A intuição da identidade de Deus com o Ser ou substância do Mundo e o sentido ético-religioso inerente ao espinosismo teriam nascido, assim, durante a escolaridade no seminário israelita de Amesterdão. Pode até pensar-se, com vista nas sábias observações de H. Austryn Wolfson, que a própria construção da Ética, abrindo com a definição e teoria da substância, se não furtou à tradição dos tratados medievais de Metafísica, que tiveram por modelo o Al-Shafa de Avicena e sempre começavam pela fórmula: O Ser divide-se...

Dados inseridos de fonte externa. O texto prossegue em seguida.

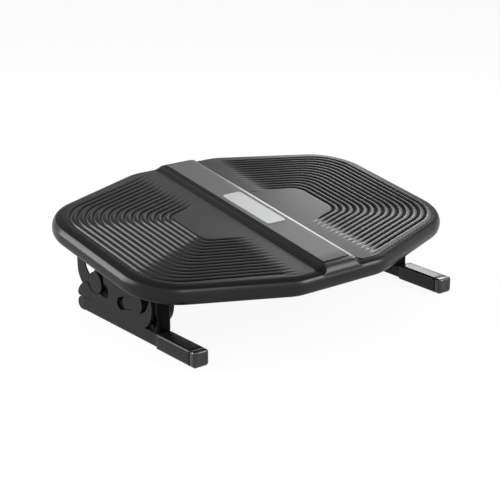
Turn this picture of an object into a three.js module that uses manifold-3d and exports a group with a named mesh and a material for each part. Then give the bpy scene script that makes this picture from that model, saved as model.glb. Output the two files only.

Seja ou não exato este modo de ver, que permite reportar à escolaridade não só a intuição ontológica como a génese arquitetónica da Ética, um ponto se deve ter por seguro: o abandono, por esta época, da conceção de Deus criador e transcendente, que era a crença que religava e afervorava os fiéis à Lei velha, pela qual muitos deles haviam sofrido e padecido provações de toda a espécie; e consequentemente, o amanhecer de outra conceção ético-religiosa que se haveria de edificar sobre a imanência de Deus no Universo. Não sem acerto escreveu S. Karppe, que no fundo do pensamento de Espinosa «é Iahvé que existe, quando o não satisfaz o dualismo cartesiano do espírito e da matéria, é Iahvé que se encontra como elemento integrante da sua substância. Não é, certamente, o Iahvé dos profetas e dos teólogos judeus tradicionalistas; é um Iahvé que estudou Platão e Plotino, os panteístas do século XII e Giordano Bruno, Maimónides, Gerson e Chasdai ben Crescas, Bacon e Descartes, mas é sempre por muitas feições o Iahvé da Bíblia. Assim como no monoteísmo há apenas lugar para Iahvé, assim também no monismo de Espinosa há tão somente lugar para a substância. A Ética é o comentário do versículo do Êxodo: «Eu sou o ser», comentário alimentado por certo número de doutrinas filosóficas colocadas entre a Escritura e a época de Espinosa».

Com a expulsão de Israel, em 1656, começou para Espinosa, se é que se não acentuou, uma vida intelectual aberta a outros rumos do espírito. Como seminarista da Ez Hayyim yeshiba, a preparação para o rabinato somente lhe facultava o contato unilateral com a literatura teológica e filosófica de autoria israelita, notadamente em castelhano; agora, porém, liberto de escrúpulos, de tutelas e vetos, abria-se-lhe o passo livre da cultura ocidental, de que o latim era instrumento e veículo. A partir de então, leu muito, meditando principalmente Descartes, Hobbes, e alguns dos escolásticos, isto é, os «recentiores Peripatetici», a que alude no final de uma epístola (XII) a Louis Meyer e cuja individualização se não precisa com inteira segurança, o que aliás não exclui que neles se contenham com muita probabilidade Suarez e Pedro da Fonseca.         

 

A intuição da unidade e da infinidade da substância já estava, porém, arreigada no seu espírito; exprimindo-a em termos do vocabulário escolástico e cartesiano, Espinosa deu expressão atual a uma ideia antiga, que é possível tivesse sofrido na sua teorização modificações e desenvolvimentos na vestidura que definitivamente lhe deu, mas cuja raiz é anterior ao conhecimento da filosofia de Descartes.            

2.° — Identidade de Deus e da substância

A leitura das primeiras proposições da Ética, na ordem por que se apresentam, gera a impressão de que Espinosa demonstrou a unicidade e a infinidade da substância para poder estabelecer na prop. XIV que afora Deus não existe nem pode conceber-se substância alguma, ou por outras palavras, a substância e Deus são um e o mesmo ser.      

Com efeito, se uma substância não pode ser produzida por outra (prop. V), a essência da substância tem de envolver a sua existência (prop. VII) e na sua ordem tem de ser infinita (prop. VIII). Ora é impossível a existência de duas ou mais substâncias infinitas, cada qual com infinidade de atributos infinitos, pelo que a substância tem de ser única (prop. XII e XIII) e o seu conceito se identifica com o de Deus, que por definição (VI) é «o ente absolutamente infinito, isto é, uma substância que consta de infinitos atributos». 

A síntese é obtida mediante a ideia de infinidade, pela coincidência do conceito de substância, considerada como única e absolutamente infinita, com o de Deus, por definição ser único e absolutamente infinito. Sem examinar se a argumentação comete ou não o feio pecado que os lógicos designam de círculo vicioso, é óbvio que a identificação surge no termo da dedução das propriedades da substância —, isto é, Espinosa teria partido do conceito de substância para o de Deus.